Task: Take each line containing "with" and report it exactly as written.

Source data:
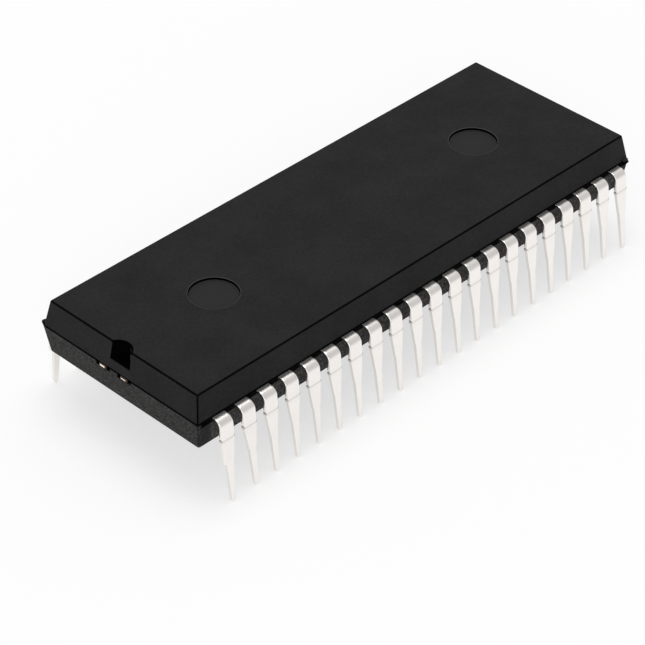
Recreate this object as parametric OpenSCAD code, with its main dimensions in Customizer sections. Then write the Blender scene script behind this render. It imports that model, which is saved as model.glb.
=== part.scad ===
// Shrink dual in-line chip: 42 leads in two rows, moulded round its lead frame.
// X runs along the body with the notched end at -X. Z is up and the lead tips stand on Z = 0.
// Lead 1 is at -X, -Y. The numbers run along -Y to lead 21 and come back along +Y to lead 42.

/* [Body] */
// Length of the moulded body, at the parting line
body_l = 38.8; // [38.6:0.1:40]
// Width of the moulded body, at the parting line
body_w = 13.6; // [13.2:0.1:14]
// Height of the half above the parting line
upper_h = 1.85; // [1.6:0.05:2.4]
// Height of the half below the parting line
lower_h = 2; // [1.2:0.05:2.4]
// How far the upper half's walls lean in, at each side
upper_draft = 0.34; // [0.1:0.02:0.5]
// How far the lower half's walls lean in, at each side
lower_draft = 0.28; // [0.1:0.02:0.5]
// How far the lower half stands out past the upper one, at the parting line
mould_step = 0.05; // [0.02:0.01:0.12]
// Size of the broken edges at the top, the underside and the upright corners
edge_break = 0.08; // [0.04:0.01:0.2]

/* [Marks of the mould] */
// Radius of the half-round notch at the lead 1 end
notch_r = 0.85; // [0.5:0.05:1.5]
// Depth of the notch below the top
notch_depth = 1.15; // [0.4:0.05:1.4]
// Diameter of the round ejector marks on the top
ejector_d = 3.25; // [1.5:0.05:6]
// Depth of the ejector marks
ejector_depth = 0.16; // [0.05:0.01:0.3]
// Distance of each ejector mark from the middle of the body
ejector_x = 11.6; // [8:0.1:14]
// Length of each flash ear, along the body
ear_l = 0.8; // [0.3:0.05:0.9]
// How far a flash ear stands out from the long side
ear_out = 0.45; // [0.1:0.05:0.6]
// Height of a flash ear
ear_h = 0.4; // [0.1:0.02:0.5]
// How far the ears reach below the parting line
ear_below = 0.15; // [0.05:0.01:0.4]

/* [Leads] */
// Leads on each long side
leads_per_side = 21; // [3:2:21]
// Spacing of the leads
pitch = 1.778; // [1.7:0.002:1.78]
// Thickness of the lead frame
frame_t = 0.25; // [0.2:0.01:0.32]
// Height of the parting line, level with the top of the lead frame, above the lead tips
parting_z = 5.7; // [5:0.1:6.5]
// Straight run of a lead between the body and its bend
lead_run = 0.2; // [0.1:0.02:0.4]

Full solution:
Recreate this object as parametric OpenSCAD code, with its main dimensions in Customizer sections. Then write the Blender scene script behind this render. It imports that model, which is saved as model.glb.
// X runs along the body with the notched end at -X. Z is up and the lead tips stand on Z = 0.
// Height of the parting line, level with the top of the lead frame, above the lead tips